Hodge urges closer ties with LSC

July 6, 2001

Ministers are urging universities to build closer links with the Learning and Skills Council to help the government realise its higher education expansion targets.

Margaret Hodge, lifelong learning and higher education minister, said close collaboration and sound working relationships between universities and further education colleges, with help from the LSC, were essential to widening participation in higher education.

Ms Hodge, who spoke at a Universities UK conference on regionalism last week, said: "The achievement of national higher education targets for participation and achievement, as well as the need for people with higher-level skills, depends in the first instance on the LSC. Sufficient numbers of young people need to be qualified to level three (equivalent to two A levels) to enable higher-level needs to be met."

A spokesman for the Department for Education and Skills said it was in the interest of higher education institutions to build links with local communities through LSCs in order to secure future university entrants.

By 2010, the government wants half of people under 30 to have undergone higher education in some form. At present, about 44 per cent of people under 30 have benefited from some form of higher education.

An additional 6 per cent would mean hundreds of thousands more students.

But many universities are failing to meet their current student number quotas. This quota is based on the target, set in 1998, of an extra 100,000 people in higher education by 2002.

The government's drive for closer links sparked renewed attacks from politicians who had called for formal links between higher education and the LSC to be written into the Learning and Skills Bill, which set up the LSC and its 47 sub-regional councils.

Phil Willis, Liberal Democrat education spokesman, said: "You cannot simply grow level three and four provision in a piecemeal way.

"There has to be an integrated facility and, while we accept research funding should remain outside, the whole bread-and-butter teaching area has to be under one funding council."

UUK is backing the government's call for a greater regional role for universities. Its report, The Regional Mission , highlights the benefits for universities in terms of widening participation and research opportunities.

The report, published last week, promotes the sharing of good practice, but acknowledges that regional engagement may be seen as a distraction or minor activity for some leading research institutions.

It argues that these institutions can benefit, however, from appropriate regional strategies that underpin high-quality research.

Roderick Floud, provost of London Guildhall University and president elect of UUK, said: "At least 15 higher education institutions receive funding from the LSC and more recruit many of their students from further education colleges.

"So many of us have been calling for some time for closer collaboration between the LSC, the Higher Education Funding Council for England and other bodies, for example in the field of quality audit and inspection."
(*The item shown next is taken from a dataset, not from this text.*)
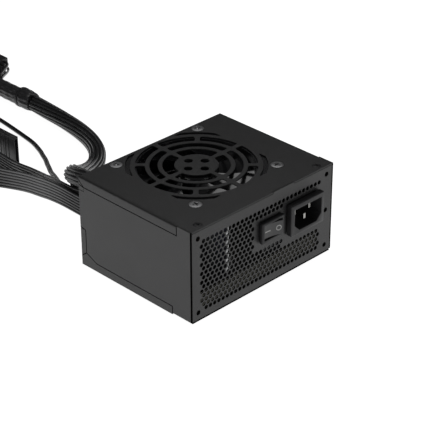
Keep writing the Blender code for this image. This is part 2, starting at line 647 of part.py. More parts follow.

Chief executive of the Further Education Funding Council David Melville, who is becomes vice-chancellor of the University of Kent in September, spoke in favour of closer collaboration at a ceremony - also attended by Ms Hodge - to mark the launch of a project that could lead to the development of a joint campus with Greenwich University and Mid-Kent College.

Professor Melville said: "The future in terms of access... is through closer working between all institutions."